Many devout followers of Christ have had experiences similar to Martha and Mary’s. It seems always to be the devout followers of Christ who suffer the most. Of course death—in all of its forms: sudden loss of life; slow, lingering illness; dementia; moral failure; betrayal; misunderstanding; irrational hatred; sudden poverty—death in all of its forms brings suffering and sorrow to everyone and anyone it touches. However, for those who believe, for those who believe in the God who does wonders, those who believe in miracles, who know that God can do whatever He pleases, for these there is a unique kind of suffering associated with deaths. “Lord,” we cry, “where are you?” “Lord, if you had been here….” For those who believe, deaths are often accompanied by a strong sense of the absence of God.
This is not always the experience of devout believers. That is, many devout believers have experienced a profound sense of the nearness of God in the face of deaths of various kinds. I, too, have experienced this inexplicable comfort in the face of tragedy. Yet I have also tasted of the deeply troubling sorrow of Martha and Mary. This is a sorrow compounded by sorrow. Not only is there the loss and pain of death with its myriad of manifestations, but there is the loss or failure of faith. God has not done what you believed, what you knew so confidently, He would do. “I did my part—what more could I have done?” We wrack our brains: “What is it? What is it? Surely, I can’t have been so wrong. Have I offended God? Have I made a mistake? God, what did I do wrong?! Lord, where are you?! Lord, if you had been here….”
When Martha confronts Jesus, she enters into dialog, into a kind of negotiation: “But even now,” she says, “I know that whatever you ask of God, God will give you.” But Jesus redirects her attention toward the resurrection. Martha imagines only the future: “Yes, yes, someday, at the end of the world, my brother will rise again.” But Jesus corrects her, corrects both her tense and her understanding of what (or rather who) resurrection is: “I am the resurrection and the life….”
Mary, on the other hand, when she confronts Jesus, is different. After her initial words, “Lord, if you had been here…” Mary only weeps. She has no more words. Mary weeps and those who are with her weep and Jesus weeps.
We know from the Gospel that Jesus does raise Lazarus from the dead. The hymns of the Church teach us that this is to be understood as a confirmation of the universal resurrection. In Christ, everyone and everything is raised, even though in time this may yet be a future event. Christ is the resurrection and the life, even though we still must pass through time, through the confused words of Martha and the tears of Mary, through what the Psalmist calls the Valley of Tears.
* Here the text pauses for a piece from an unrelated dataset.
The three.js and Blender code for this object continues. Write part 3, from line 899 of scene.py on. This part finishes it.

I have a german shepherd who loves to go for walks. She walks on leash very well—so long as she doesn’t think she knows where we are going. Once she thinks she knows, then she starts to pull on the lead. Then I have to change direction. I have to train her to pay attention to me, not to where she thinks we are going.
Jesus invites us to walk with Him. He amazes us with His signs and wonders, with His love and with the experience of His nearness. Yet instead of paying attention to Him, we strain our focus to where we think God is going. We have visions and dreams that we are sure are His, that we are sure are pointing us to where God is going. We deduce principles and guidelines. We teach others where we think God is going (and how to help God get there). We begin to interpret every drop of Grace as a sign confirming what we think we already know—rather than as a sign pointing back to the Giver, as a sign calling us to attend to our Master.
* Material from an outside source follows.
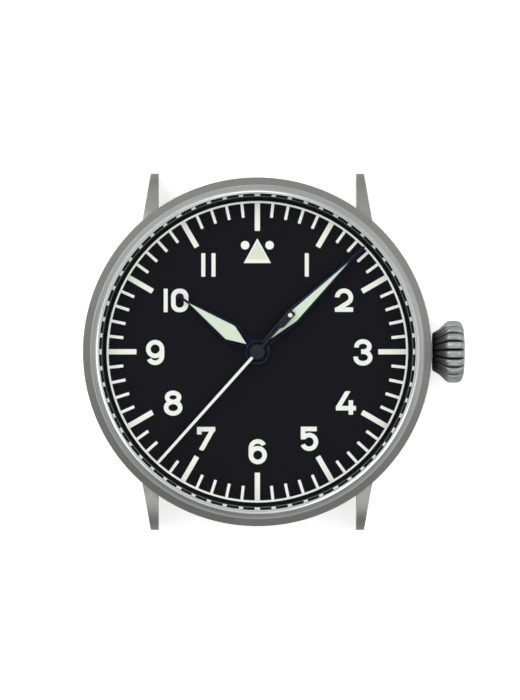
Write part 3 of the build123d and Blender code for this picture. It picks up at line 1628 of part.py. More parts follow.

And then the inevitable happens. Death surprises us. Failure sneaks up on us. People disappoint us. Illness attacks us. A temptation overwhelms us. The dream fades, the vision crumbles. “Lord, if you had been here….” But the Lord is where He has always been—in our hearts. Our attention, however, has wandered. Like my energetic german shepherd, my attention has strained to where I thought we were going, and I have stopped paying attention to my Master, to my heart, to the place where my Master abides. Some of us, the wise (I suppose) weep. There are no words. Some of us, like Mary, have no words and only weep. Some of us, like me, will have to argue a little, will have to pull at the leash until in brokenness we too run out of words and collapse in tears at Jesus’ feet: “A broken and contrite heart, O God, you will not despise.”
The earliest Christians referred to our faith as “the Way.” The Way refers not to a particular path we may walk or a particular place we are going, but to a particular way we walk whatever path we find ourselves on. We walk in this Valley of Tears with our attention not on the destination or even on the road, we walk with our attention on the One who abides in our hearts by faith. Yes, there are paths and there are destinations and there are things we do in life—but none of this is where our attention belongs. In fact, it has been said by many that it is the very unpredictability, the very disappointing and confusing nature of our walk through this world that forces us to attend to “the one thing that is needful.”
Some of us, the more stiff necked (I suppose), may need more disappointment to turn our gaze away from what is outside us, to teach us to see within us what cannot be seen outside us. Jesus is the resurrection—even when death seems to be winning. Jesus is the resurrection—even when our loved ones don’t understand. Jesus is the resurrection—even when the Church seems deeply broken. Jesus is the resurrection and the life. When we believe in Him, though we die (and die we will) yet we shall live. And as we live and believe in Him, we shall never die. A divine mystery: We believe and we die and we live and we believe and we never die. It is a mystery only known in the heart, where Christ lives, where both life and death teach us to focus our attention.